Warum keinen Luftkühler?

Kein Pumpengeräusch
Keine Vibrationen durch die Pumpe
Keine Gefahr das die Pumpe ausfällt 
Keine Gefahr von Wasserschäden

Ob die Optik diese Negativpunkte wegmacht musst jeder selbst entscheiden. Ich finde die Schläuche einer AIO mal sicher nicht schöner als den Metallklotz der Luftkühlung. Temps sind oft bei Luft und Aio sowieso gleich.
Dark Rock 3 - sieht gut aus . Dark Rock Pro 3 ist zu heftig
wenn eine Wasserkühlung wegen der Optik dann Hardtubes mit bunter Kühlflüssigkeit - sonst Luft 
(meine Meinung)


----------



## big-maec (14. März 2018)

*AW: Corsair Hydro Series™ H115i 280 mm zickt rum Temp  wird mit der Zeit höher*

Hi,
so nach dem ich gestern den H115i in seine einzelnen Bestandteile zerlegt habe, was nicht so schwer ist, bin ich nun etwas schlauer. Die Ursache ist die Pumpe die dreht zwar schafft es teilweise aber nicht mehr das Wasser durch den Radi zu drücken.
 Habe mal die Flüssigkeitsmenge im gesamten System gemessen. Herausgeholte Flüssigkeit waren so ca. 160ml . Habe da leider ein wenig verplempert könnte auch so an die 170ml gewesen sein. Neu eingefüllte Menge war 180ml also kein grosser Unterschied. Denke mal das ist so im soll Rahmen. 
Beim durchdrücken der Flüssigkeit durch den Radi habe ich festgestellt das der Radi doch einen guten Widerstand darstellt für die Pumpe. 
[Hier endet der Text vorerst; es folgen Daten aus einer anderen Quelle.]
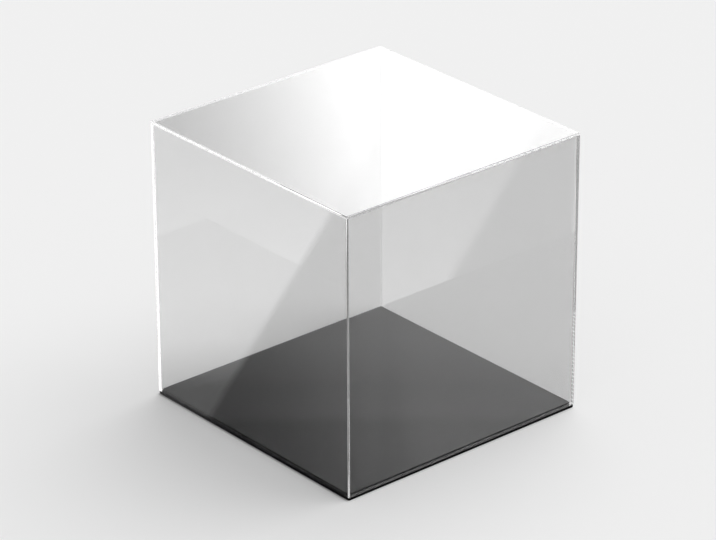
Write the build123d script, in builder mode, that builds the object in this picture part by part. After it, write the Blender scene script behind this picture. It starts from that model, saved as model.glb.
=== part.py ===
from build123d import *
import os

# A cube display case: a clear five-sided acrylic cover that lifts off a black acrylic base.
# Millimetres, +Z up, origin at the middle of the base's underside. The front faces -Y.

os.makedirs("parts", exist_ok=True)

# Outside of the cover. The base plate has the same outline.
cover_width = 300.0
cover_depth = 300.0
cover_height = 300.0

# Sheet that each piece is cut from
wall_thickness = 3.0
top_thickness = 3.0
base_thickness = 3.0
locating_thickness = 3.0

# Corners of the two black plates, seen from above
base_corner_radius = 2.0
locating_corner_radius = 2.0

# Small bevel polished along every edge that a hand can touch
edge_arris = 0.3

# Fits: from the locating plate to each wall, and the film of air under the resting cover
locating_clearance = 0.5
seating_gap = 0.05

# Levels and inside sizes that follow from the sizes above
cover_bottom = base_thickness + seating_gap
wall_height = cover_height - top_thickness
wall_top = cover_bottom + wall_height
inside_width = cover_width - 2 * wall_thickness
inside_depth = cover_depth - 2 * wall_thickness

# Base plate: lies flat on the shelf and carries everything, flush with the cover all round.
with BuildPart() as base_plate:
    with BuildSketch(Plane.XY):
        RectangleRounded(cover_width, cover_depth, base_corner_radius)
    extrude(amount=base_thickness)
    base_rims = base_plate.faces().filter_by(Axis.Z).edges()
    chamfer(base_rims, edge_arris)
base_plate.part.label = "base_plate"
export_step(base_plate.part, "parts/base_plate.step")

# Locating plate: cemented on the base plate, set in so that a ledge is left for the walls.
# It is the floor of the case. Its rounded corners clear the cement inside the cover.
with BuildPart() as locating_plate:
    with BuildSketch(Plane.XY.offset(base_thickness)):
        RectangleRounded(
            inside_width - 2 * locating_clearance,
            inside_depth - 2 * locating_clearance,
            locating_corner_radius,
        )
    extrude(amount=locating_thickness)
    floor_rim = locating_plate.faces().sort_by(Axis.Z)[-1].edges()
    chamfer(floor_rim, edge_arris)
locating_plate.part.label = "locating_plate"
export_step(locating_plate.part, "parts/locating_plate.step")

# Front and back panels: full width, so that they cover the ends of the side panels.
# The outer corners and the outer lower edge are bevelled, the cemented edges stay square.
for panel_name, outward in (("front_panel", -1), ("back_panel", 1)):
    outer_face = Plane(
        origin=(0, outward * cover_depth / 2, cover_bottom + wall_height / 2),
        x_dir=(1, 0, 0),
        z_dir=(0, outward, 0),
    )
    outward_axis = Axis((0, 0, 0), (0, outward, 0))
    with BuildPart() as long_panel:
        with BuildSketch(outer_face):
            Rectangle(cover_width, wall_height)
        extrude(amount=-wall_thickness)
        rim = long_panel.faces().sort_by(outward_axis)[-1].edges()
        outer_corners = rim.filter_by(Axis.Z)
        lower_edge = rim.group_by(Axis.Z)[0]
        lower_ends = long_panel.edges().filter_by(Axis.Y).group_by(Axis.Z)[0]
        chamfer(outer_corners + lower_edge + lower_ends, edge_arris)
    long_panel.part.label = panel_name
    export_step(long_panel.part, f"parts/{panel_name}.step")

# Left and right panels: cut to the inside depth and cemented between the front and the back.
for panel_name, outward in (("left_panel", -1), ("right_panel", 1)):
    outer_face = Plane(
        origin=(outward * cover_width / 2, 0, cover_bottom + wall_height / 2),
        x_dir=(0, 1, 0),
        z_dir=(outward, 0, 0),
    )
    outward_axis = Axis((0, 0, 0), (outward, 0, 0))
    with BuildPart() as side_panel:
        with BuildSketch(outer_face):
            Rectangle(inside_depth, wall_height)
        extrude(amount=-wall_thickness)
        rim = side_panel.faces().sort_by(outward_axis)[-1].edges()
        lower_edge = rim.group_by(Axis.Z)[0]
        chamfer(lower_edge, edge_arris)
    side_panel.part.label = panel_name
    export_step(side_panel.part, f"parts/{panel_name}.step")

# Top panel: caps all four walls, so that its own edge shows all round.
with BuildPart() as top_panel:
    with BuildSketch(Plane.XY.offset(wall_top)):
        Rectangle(cover_width, cover_depth)
    extrude(amount=top_thickness)
    upper_rim = top_panel.faces().sort_by(Axis.Z)[-1].edges()
    outer_corners = top_panel.edges().filter_by(Axis.Z)
    chamfer(upper_rim + outer_corners, edge_arris)
top_panel.part.label = "top_panel"
export_step(top_panel.part, "parts/top_panel.step")
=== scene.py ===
import math

import bmesh
import bpy
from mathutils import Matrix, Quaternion, Vector


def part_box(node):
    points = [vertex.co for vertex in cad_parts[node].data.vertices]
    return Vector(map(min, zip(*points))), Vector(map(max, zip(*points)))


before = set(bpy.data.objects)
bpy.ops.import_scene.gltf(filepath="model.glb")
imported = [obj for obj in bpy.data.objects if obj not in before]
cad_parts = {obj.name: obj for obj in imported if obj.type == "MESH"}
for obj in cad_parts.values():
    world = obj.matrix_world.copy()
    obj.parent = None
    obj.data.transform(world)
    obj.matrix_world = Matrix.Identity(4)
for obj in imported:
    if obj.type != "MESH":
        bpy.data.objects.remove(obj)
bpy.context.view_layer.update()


# Base plate
# A square of black cast acrylic that lies flat on the shelf and carries the whole case.
# It is laser cut: its faces keep the gloss of the cast sheet, its sides are a little duller.
BLACK_SHEET = "#0b0b0c"
ACRYLIC_IOR = 1.49
FACE_ROUGHNESS = 0.03
CUT_ROUGHNESS = 0.06
MILLIMETRE = 0.001
CUT_LINE_SPACING = 0.8 * MILLIMETRE


def linear(hex_colour):
    """Turns an sRGB hex colour into the linear colour that a socket takes."""
    channels = [int(hex_colour[i : i + 2], 16) / 255 for i in (1, 3, 5)]
    return [c / 12.92 if c <= 0.04045 else ((c + 0.055) / 1.055) ** 2.4 for c in channels] + [1.0]


def add(tree, kind, settings=None, links=None):
    """Adds a node. Settings are its own values or its sockets', and links feed its sockets."""
    node = tree.nodes.new(kind)
    for name, value in (settings or {}).items():
        if isinstance(name, str) and hasattr(node, name):
            setattr(node, name, value)
        else:
            node.inputs[name].default_value = value
    for name, output in (links or {}).items():
        tree.links.new(output, node.inputs[name])
    return node


def new_material(name):
    """Makes an empty material and gives it with its node tree."""
    material = bpy.data.materials.new(name)
    material.use_nodes = True
    material.node_tree.nodes.clear()
    return material, material.node_tree


# Black cast acrylic, laser cut: deep black with a hard, sharp gloss on its faces. Down its
# sides the cut leaves fine upright lines, which blur the gloss there. The real lines are about
# 0.2 mm apart, too fine to show, so they are drawn 0.8 mm apart.
cut_black, tree = new_material("black_cast_acrylic_laser_cut")
place = add(tree, "ShaderNodeTexCoord")
along_cut = add(
    tree,
    "ShaderNodeMapping",
    {"Scale": (1.0, 1.0, 0.02)},
    {"Vector": place.outputs["Object"]},
)
cut_lines = add(
    tree,
    "ShaderNodeTexNoise",
    {"Scale": 1 / CUT_LINE_SPACING, "Detail": 1.0},
    {"Vector": along_cut.outputs["Vector"]},
)
surface = add(tree, "ShaderNodeNewGeometry")
facing = add(tree, "ShaderNodeSeparateXYZ", links={"Vector": surface.outputs["Normal"]})
cut_side = add(
    tree,
    "ShaderNodeMapRange",
    {"From Min": 0.9, "From Max": 0.5, "To Min": 0.0, "To Max": 1.0},
    {"Value": facing.outputs["Z"]},
)
cut_gloss = add(
    tree,
    "ShaderNodeMapRange",
    {"From Min": 0.3, "From Max": 0.7, "To Min": CUT_ROUGHNESS * 0.5, "To Max": CUT_ROUGHNESS * 2},
    {"Value": cut_lines.outputs["Fac"]},
)
gloss = add(
    tree,
    "ShaderNodeMapRange",
    {"To Min": FACE_ROUGHNESS},
    {"Value": cut_side.outputs["Result"], "To Max": cut_gloss.outputs["Result"]},
)
cut_relief = add(
    tree,
    "ShaderNodeBump",
    {"Strength": 0.3, "Distance": 0.02 * MILLIMETRE},
    {"Height": cut_lines.outputs["Fac"]},
)
sheet = add(
    tree,
    "ShaderNodeBsdfPrincipled",
    {"Base Color": linear(BLACK_SHEET), "IOR": ACRYLIC_IOR},
    {"Roughness": gloss.outputs["Result"], "Normal": cut_relief.outputs["Normal"]},
)
add(tree, "ShaderNodeOutputMaterial", links={"Surface": sheet.outputs["BSDF"]})

base_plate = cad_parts["base_plate"]
base_plate.data.materials.clear()
base_plate.data.materials.append(cut_black)


# Locating plate
# A second black square cemented on the first and smaller all round, so that the clear cover
# drops over it and can't slide. It is the floor of the case, wiped clean by hand.
DUST_GREY = "#8f8f8c"
HAZE_ROUGHNESS = 0.4
WIPE_SPACING = 0.7 * MILLIMETRE
WIPE_ANGLE = math.radians(28)
DUST_SPACING = 14 * MILLIMETRE
SPECK_EDGE = 0.63 * MILLIMETRE
SPECK_MIDDLE = 0.28 * MILLIMETRE
DUST_OPACITY = 0.2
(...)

Die Demontage der H115i WaKü ist recht einfach. Die Schläuche am Radi kann man mit etwas Kraft so abziehen. Für die Schläuche an der Pumpe muss man etwas Vorsichtiger rangehen. Da die drehbar sind werden die noch vom Gehäuse festgehalten. Es reicht aber die 3 Gehäuseschrauben auf der Unterseite neben der Kupferplatte zu entfernen. Dann kann man die Abdeckung mit dem Logo abziehen. Dann noch Schaumstoff entfernen dient wohl als Dichtung für die Platine. Wenn man jetzt auf die Schläuche schaut sieht man 2 weitere Schrauben die dann den Rahmen halten womit die Schlauchanschlüsse festgehalten werden. Wenn man die Schrauben raus hat kann man den Rahmen mit den Schlauchanschlüsse herausziehen. Platine ist dann auch lose allerdings nicht zufeste dran ziehen die Pumpenkabel sind noch angelötet  und der Temperaturfühler ist auf der Unterseite der Platine (Abreissgefahr) . Als Tip: Wenn man die Deko (Sleeve) über den Schläuchen nicht verschandeln möchte darf man das Geweb nicht zu oft zurückschieben. Das Gewebe ist sehr dünn drübergezogen.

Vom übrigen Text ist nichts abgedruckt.